> RECORD EXTRACTS
-- Begin --

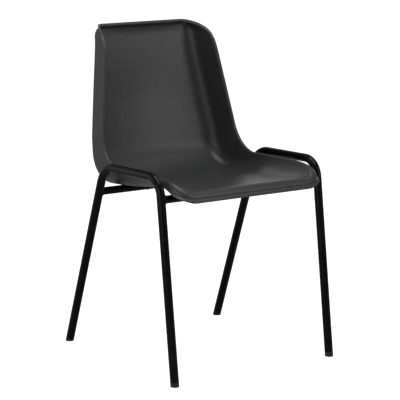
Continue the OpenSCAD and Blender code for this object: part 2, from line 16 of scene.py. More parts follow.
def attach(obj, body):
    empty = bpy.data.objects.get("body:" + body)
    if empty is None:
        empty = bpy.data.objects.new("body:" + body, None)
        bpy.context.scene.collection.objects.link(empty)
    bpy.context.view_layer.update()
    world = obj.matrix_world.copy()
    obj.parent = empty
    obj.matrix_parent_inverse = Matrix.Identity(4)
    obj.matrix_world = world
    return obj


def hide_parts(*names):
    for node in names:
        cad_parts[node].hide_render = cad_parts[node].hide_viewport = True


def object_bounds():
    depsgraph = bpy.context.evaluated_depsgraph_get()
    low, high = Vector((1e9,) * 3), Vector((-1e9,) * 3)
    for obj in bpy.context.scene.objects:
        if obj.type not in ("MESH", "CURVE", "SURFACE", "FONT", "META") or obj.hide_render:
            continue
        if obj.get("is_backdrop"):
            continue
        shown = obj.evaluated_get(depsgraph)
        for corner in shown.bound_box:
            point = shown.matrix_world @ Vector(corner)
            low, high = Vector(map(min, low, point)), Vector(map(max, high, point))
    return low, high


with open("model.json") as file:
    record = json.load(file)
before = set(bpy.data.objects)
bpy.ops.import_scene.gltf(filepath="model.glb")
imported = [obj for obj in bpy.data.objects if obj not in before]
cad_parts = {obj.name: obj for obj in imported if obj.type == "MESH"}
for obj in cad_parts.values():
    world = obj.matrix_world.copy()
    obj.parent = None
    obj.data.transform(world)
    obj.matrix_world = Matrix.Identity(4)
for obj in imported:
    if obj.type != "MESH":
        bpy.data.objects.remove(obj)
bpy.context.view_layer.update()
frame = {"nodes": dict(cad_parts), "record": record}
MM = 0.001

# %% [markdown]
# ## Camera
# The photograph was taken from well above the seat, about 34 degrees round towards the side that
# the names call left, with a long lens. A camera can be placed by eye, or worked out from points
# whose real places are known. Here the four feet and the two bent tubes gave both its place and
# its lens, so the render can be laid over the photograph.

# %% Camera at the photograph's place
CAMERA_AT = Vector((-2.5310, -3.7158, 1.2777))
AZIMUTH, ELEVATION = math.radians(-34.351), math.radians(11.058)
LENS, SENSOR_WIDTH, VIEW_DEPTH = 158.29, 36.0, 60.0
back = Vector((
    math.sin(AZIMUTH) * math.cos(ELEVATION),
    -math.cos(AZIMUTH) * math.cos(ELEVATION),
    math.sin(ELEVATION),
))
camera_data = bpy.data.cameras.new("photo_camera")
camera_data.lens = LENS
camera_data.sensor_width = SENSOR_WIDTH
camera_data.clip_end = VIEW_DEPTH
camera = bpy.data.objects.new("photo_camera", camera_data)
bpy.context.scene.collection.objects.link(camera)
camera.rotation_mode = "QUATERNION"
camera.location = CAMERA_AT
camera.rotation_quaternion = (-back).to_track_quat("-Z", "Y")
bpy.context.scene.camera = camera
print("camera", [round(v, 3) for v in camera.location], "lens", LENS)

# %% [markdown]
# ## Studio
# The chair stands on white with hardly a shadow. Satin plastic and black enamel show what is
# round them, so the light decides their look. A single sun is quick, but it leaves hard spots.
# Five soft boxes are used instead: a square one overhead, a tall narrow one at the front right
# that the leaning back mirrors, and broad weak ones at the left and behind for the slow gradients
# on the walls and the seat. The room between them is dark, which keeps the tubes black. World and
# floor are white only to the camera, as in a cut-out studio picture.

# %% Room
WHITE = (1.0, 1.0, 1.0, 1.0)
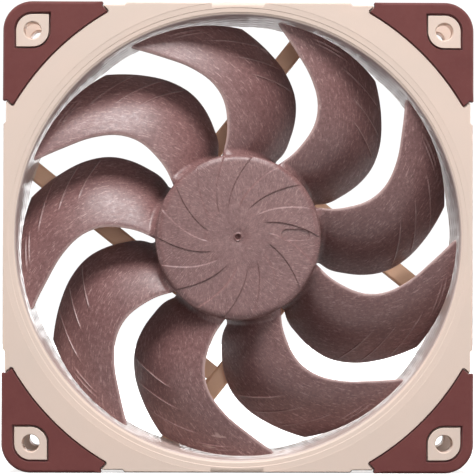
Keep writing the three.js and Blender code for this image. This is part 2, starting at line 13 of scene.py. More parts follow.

-- End --

> AIM OF THE TASK
Output all of the data again. Match it exactly.

> RIGHT ANSWER
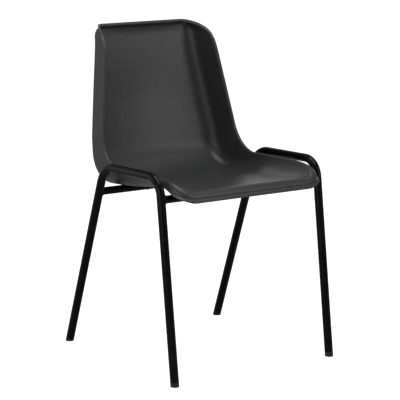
Continue the OpenSCAD and Blender code for this object: part 2, from line 16 of scene.py. More parts follow.
def attach(obj, body):
    empty = bpy.data.objects.get("body:" + body)
    if empty is None:
        empty = bpy.data.objects.new("body:" + body, None)
        bpy.context.scene.collection.objects.link(empty)
    bpy.context.view_layer.update()
    world = obj.matrix_world.copy()
    obj.parent = empty
    obj.matrix_parent_inverse = Matrix.Identity(4)
    obj.matrix_world = world
    return obj


def hide_parts(*names):
    for node in names:
        cad_parts[node].hide_render = cad_parts[node].hide_viewport = True


def object_bounds():
    depsgraph = bpy.context.evaluated_depsgraph_get()
    low, high = Vector((1e9,) * 3), Vector((-1e9,) * 3)
    for obj in bpy.context.scene.objects:
        if obj.type not in ("MESH", "CURVE", "SURFACE", "FONT", "META") or obj.hide_render:
            continue
        if obj.get("is_backdrop"):
            continue
        shown = obj.evaluated_get(depsgraph)
        for corner in shown.bound_box:
            point = shown.matrix_world @ Vector(corner)
            low, high = Vector(map(min, low, point)), Vector(map(max, high, point))
    return low, high


with open("model.json") as file:
    record = json.load(file)
before = set(bpy.data.objects)
bpy.ops.import_scene.gltf(filepath="model.glb")
imported = [obj for obj in bpy.data.objects if obj not in before]
cad_parts = {obj.name: obj for obj in imported if obj.type == "MESH"}
for obj in cad_parts.values():
    world = obj.matrix_world.copy()
    obj.parent = None
    obj.data.transform(world)
    obj.matrix_world = Matrix.Identity(4)
for obj in imported:
    if obj.type != "MESH":
        bpy.data.objects.remove(obj)
bpy.context.view_layer.update()
frame = {"nodes": dict(cad_parts), "record": record}
MM = 0.001

# %% [markdown]
# ## Camera
# The photograph was taken from well above the seat, about 34 degrees round towards the side that
# the names call left, with a long lens. A camera can be placed by eye, or worked out from points
# whose real places are known. Here the four feet and the two bent tubes gave both its place and
# its lens, so the render can be laid over the photograph.

# %% Camera at the photograph's place
CAMERA_AT = Vector((-2.5310, -3.7158, 1.2777))
AZIMUTH, ELEVATION = math.radians(-34.351), math.radians(11.058)
LENS, SENSOR_WIDTH, VIEW_DEPTH = 158.29, 36.0, 60.0
back = Vector((
    math.sin(AZIMUTH) * math.cos(ELEVATION),
    -math.cos(AZIMUTH) * math.cos(ELEVATION),
    math.sin(ELEVATION),
))
camera_data = bpy.data.cameras.new("photo_camera")
camera_data.lens = LENS
camera_data.sensor_width = SENSOR_WIDTH
camera_data.clip_end = VIEW_DEPTH
camera = bpy.data.objects.new("photo_camera", camera_data)
bpy.context.scene.collection.objects.link(camera)
camera.rotation_mode = "QUATERNION"
camera.location = CAMERA_AT
camera.rotation_quaternion = (-back).to_track_quat("-Z", "Y")
bpy.context.scene.camera = camera
print("camera", [round(v, 3) for v in camera.location], "lens", LENS)

# %% [markdown]
# ## Studio
# The chair stands on white with hardly a shadow. Satin plastic and black enamel show what is
# round them, so the light decides their look. A single sun is quick, but it leaves hard spots.
# Five soft boxes are used instead: a square one overhead, a tall narrow one at the front right
# that the leaning back mirrors, and broad weak ones at the left and behind for the slow gradients
# on the walls and the seat. The room between them is dark, which keeps the tubes black. World and
# floor are white only to the camera, as in a cut-out studio picture.

# %% Room
WHITE = (1.0, 1.0, 1.0, 1.0)
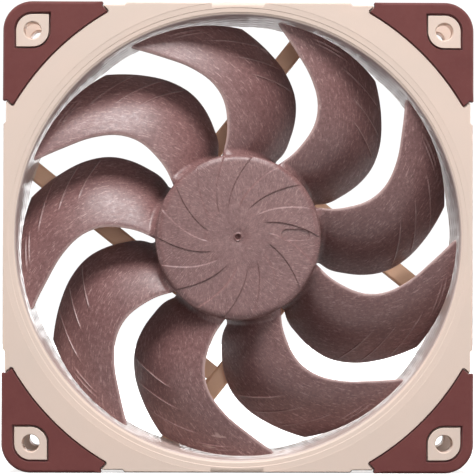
Keep writing the three.js and Blender code for this image. This is part 2, starting at line 13 of scene.py. More parts follow.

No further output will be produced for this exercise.